## GIVEN INFORMATION
begin

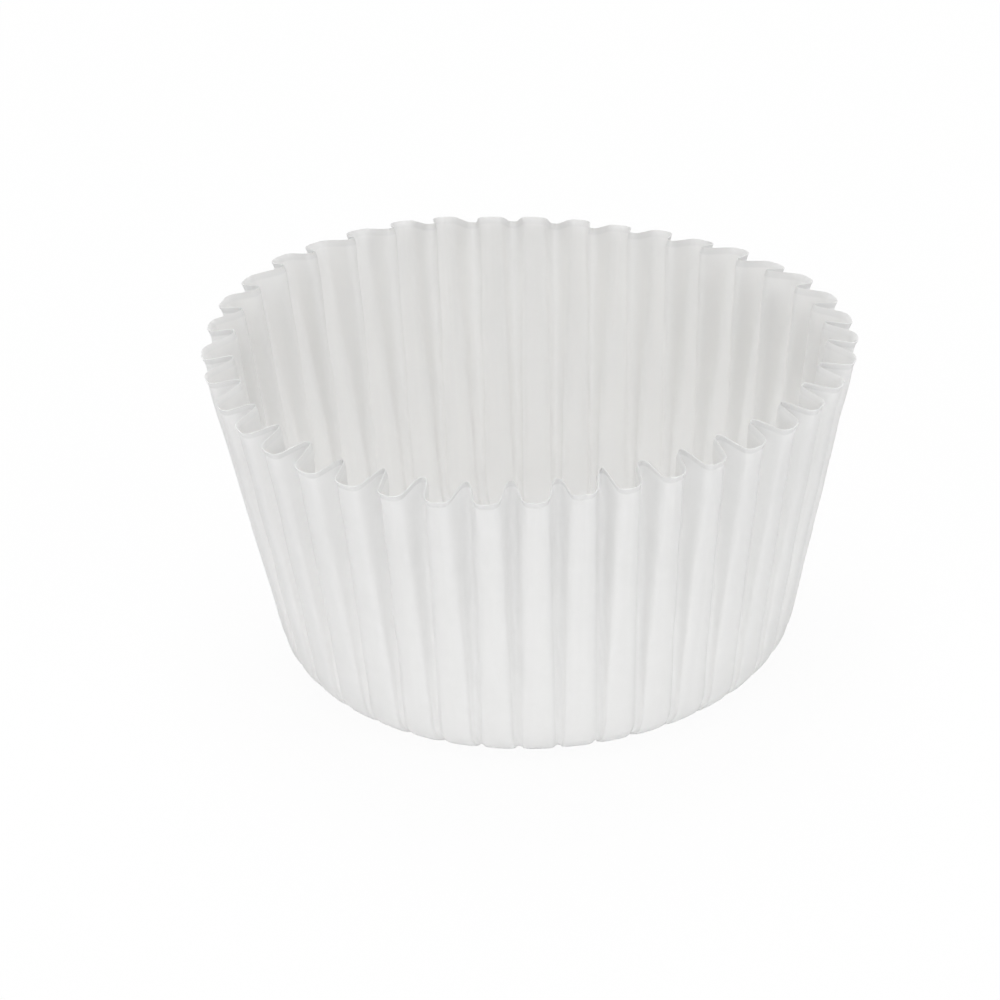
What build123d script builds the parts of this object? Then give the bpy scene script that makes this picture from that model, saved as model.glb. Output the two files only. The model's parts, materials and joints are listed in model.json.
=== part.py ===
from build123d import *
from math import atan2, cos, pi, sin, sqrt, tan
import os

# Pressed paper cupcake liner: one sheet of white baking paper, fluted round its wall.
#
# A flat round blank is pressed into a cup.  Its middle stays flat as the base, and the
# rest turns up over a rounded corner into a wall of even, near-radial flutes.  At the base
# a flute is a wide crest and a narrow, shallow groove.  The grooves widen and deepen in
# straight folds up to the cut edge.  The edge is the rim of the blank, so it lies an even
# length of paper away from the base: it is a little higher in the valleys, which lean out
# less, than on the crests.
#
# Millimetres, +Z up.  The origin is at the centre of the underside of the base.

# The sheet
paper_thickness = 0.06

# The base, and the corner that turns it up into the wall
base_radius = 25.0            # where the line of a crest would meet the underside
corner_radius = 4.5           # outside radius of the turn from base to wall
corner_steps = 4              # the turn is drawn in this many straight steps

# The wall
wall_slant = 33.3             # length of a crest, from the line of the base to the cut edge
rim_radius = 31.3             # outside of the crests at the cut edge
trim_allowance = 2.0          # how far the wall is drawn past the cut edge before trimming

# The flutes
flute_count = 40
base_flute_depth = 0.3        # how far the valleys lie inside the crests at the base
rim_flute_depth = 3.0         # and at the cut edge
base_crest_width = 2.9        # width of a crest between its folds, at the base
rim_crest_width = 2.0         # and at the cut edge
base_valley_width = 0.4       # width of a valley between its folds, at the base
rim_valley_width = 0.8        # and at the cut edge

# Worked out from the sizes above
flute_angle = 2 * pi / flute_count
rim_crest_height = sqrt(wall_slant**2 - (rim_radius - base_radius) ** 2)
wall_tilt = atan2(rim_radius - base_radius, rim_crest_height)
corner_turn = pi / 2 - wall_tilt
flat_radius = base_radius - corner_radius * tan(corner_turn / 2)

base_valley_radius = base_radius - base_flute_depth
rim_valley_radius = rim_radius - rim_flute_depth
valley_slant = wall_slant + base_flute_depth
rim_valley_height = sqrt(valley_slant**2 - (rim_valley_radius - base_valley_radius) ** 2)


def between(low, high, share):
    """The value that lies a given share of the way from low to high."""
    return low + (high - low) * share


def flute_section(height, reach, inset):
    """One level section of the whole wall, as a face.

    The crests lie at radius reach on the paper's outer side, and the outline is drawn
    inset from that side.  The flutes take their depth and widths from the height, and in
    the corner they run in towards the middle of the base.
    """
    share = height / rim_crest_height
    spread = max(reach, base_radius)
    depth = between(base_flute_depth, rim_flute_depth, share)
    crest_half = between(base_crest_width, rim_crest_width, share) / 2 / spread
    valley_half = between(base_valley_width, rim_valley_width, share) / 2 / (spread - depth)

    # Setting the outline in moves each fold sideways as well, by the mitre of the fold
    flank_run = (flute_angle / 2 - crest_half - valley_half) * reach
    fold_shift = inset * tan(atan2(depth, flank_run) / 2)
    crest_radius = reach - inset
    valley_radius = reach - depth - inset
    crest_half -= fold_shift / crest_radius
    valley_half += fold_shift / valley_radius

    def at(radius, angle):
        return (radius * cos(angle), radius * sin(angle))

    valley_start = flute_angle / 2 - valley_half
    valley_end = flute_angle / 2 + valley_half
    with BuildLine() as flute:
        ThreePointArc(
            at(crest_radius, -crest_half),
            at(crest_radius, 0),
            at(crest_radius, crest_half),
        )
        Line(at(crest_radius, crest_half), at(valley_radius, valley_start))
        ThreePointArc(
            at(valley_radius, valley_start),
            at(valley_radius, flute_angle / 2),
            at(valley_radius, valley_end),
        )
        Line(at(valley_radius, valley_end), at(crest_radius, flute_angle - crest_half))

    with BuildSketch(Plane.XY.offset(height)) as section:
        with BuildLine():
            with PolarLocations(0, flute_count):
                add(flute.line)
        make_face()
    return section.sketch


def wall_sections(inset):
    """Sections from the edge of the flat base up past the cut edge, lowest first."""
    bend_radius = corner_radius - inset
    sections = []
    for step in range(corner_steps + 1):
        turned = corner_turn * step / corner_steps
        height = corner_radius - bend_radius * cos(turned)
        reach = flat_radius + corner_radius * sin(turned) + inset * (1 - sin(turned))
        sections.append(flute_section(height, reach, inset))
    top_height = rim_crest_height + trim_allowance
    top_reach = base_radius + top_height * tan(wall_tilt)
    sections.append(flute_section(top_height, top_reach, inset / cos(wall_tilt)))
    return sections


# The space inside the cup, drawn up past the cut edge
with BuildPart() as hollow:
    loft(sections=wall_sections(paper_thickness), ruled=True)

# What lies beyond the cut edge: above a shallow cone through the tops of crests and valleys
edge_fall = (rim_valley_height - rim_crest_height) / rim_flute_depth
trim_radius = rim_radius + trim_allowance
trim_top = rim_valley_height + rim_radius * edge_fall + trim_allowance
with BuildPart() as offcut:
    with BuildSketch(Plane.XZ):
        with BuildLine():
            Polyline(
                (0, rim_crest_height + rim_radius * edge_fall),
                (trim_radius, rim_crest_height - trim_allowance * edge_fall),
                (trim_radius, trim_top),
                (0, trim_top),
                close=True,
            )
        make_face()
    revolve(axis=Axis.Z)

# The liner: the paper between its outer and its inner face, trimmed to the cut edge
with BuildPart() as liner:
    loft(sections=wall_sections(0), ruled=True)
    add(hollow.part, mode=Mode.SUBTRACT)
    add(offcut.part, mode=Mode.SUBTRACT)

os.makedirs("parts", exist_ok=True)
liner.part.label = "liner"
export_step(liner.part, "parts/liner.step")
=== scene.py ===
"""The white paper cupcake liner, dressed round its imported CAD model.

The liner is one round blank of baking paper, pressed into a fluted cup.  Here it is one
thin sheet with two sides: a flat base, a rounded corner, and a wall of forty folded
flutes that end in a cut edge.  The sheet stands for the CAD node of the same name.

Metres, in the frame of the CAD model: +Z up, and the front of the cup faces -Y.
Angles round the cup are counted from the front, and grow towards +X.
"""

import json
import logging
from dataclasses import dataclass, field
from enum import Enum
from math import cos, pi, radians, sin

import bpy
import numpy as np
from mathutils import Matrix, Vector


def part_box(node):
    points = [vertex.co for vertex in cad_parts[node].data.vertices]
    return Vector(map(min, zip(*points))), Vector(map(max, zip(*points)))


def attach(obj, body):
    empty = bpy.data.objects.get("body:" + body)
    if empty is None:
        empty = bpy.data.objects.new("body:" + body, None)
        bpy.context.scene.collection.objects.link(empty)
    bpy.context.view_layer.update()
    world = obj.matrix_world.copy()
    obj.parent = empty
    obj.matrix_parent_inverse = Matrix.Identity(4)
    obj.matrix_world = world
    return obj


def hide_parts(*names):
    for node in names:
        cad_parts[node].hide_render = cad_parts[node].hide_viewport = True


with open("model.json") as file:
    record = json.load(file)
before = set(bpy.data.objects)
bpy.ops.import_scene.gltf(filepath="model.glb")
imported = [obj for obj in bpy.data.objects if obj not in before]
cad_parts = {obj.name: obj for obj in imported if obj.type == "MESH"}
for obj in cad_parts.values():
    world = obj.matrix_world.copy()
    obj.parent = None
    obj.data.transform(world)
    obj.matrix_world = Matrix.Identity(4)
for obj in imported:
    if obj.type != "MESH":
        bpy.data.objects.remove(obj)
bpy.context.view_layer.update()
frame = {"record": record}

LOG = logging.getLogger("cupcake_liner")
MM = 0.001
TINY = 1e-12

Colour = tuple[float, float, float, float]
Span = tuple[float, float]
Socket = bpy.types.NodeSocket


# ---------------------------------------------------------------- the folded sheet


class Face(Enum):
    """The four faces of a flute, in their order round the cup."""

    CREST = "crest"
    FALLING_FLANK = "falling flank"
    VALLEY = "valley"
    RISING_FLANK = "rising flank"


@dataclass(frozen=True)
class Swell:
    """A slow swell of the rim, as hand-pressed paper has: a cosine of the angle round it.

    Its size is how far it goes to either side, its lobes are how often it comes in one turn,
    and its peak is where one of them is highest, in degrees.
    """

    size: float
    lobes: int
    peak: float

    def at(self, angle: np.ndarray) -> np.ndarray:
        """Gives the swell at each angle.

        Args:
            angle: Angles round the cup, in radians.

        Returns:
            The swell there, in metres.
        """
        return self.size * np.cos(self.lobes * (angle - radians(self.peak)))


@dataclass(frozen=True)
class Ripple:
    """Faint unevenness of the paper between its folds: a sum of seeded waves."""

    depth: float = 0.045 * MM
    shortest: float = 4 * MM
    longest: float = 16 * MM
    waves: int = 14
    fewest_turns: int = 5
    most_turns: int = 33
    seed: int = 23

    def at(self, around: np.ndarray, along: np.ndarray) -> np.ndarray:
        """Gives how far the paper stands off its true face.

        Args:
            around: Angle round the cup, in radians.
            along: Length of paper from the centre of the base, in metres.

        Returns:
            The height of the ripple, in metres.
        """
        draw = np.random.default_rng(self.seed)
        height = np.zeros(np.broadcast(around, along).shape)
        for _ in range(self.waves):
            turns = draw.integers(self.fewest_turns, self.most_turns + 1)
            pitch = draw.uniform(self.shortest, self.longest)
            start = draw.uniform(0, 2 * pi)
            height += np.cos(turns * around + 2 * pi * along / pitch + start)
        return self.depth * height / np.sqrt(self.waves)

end

## WRITTEN PROBLEM
Every line in the data above that contains "context" needs to be copied.

## ANSWER
        bpy.context.scene.collection.objects.link(empty)
    bpy.context.view_layer.update()
bpy.context.view_layer.update()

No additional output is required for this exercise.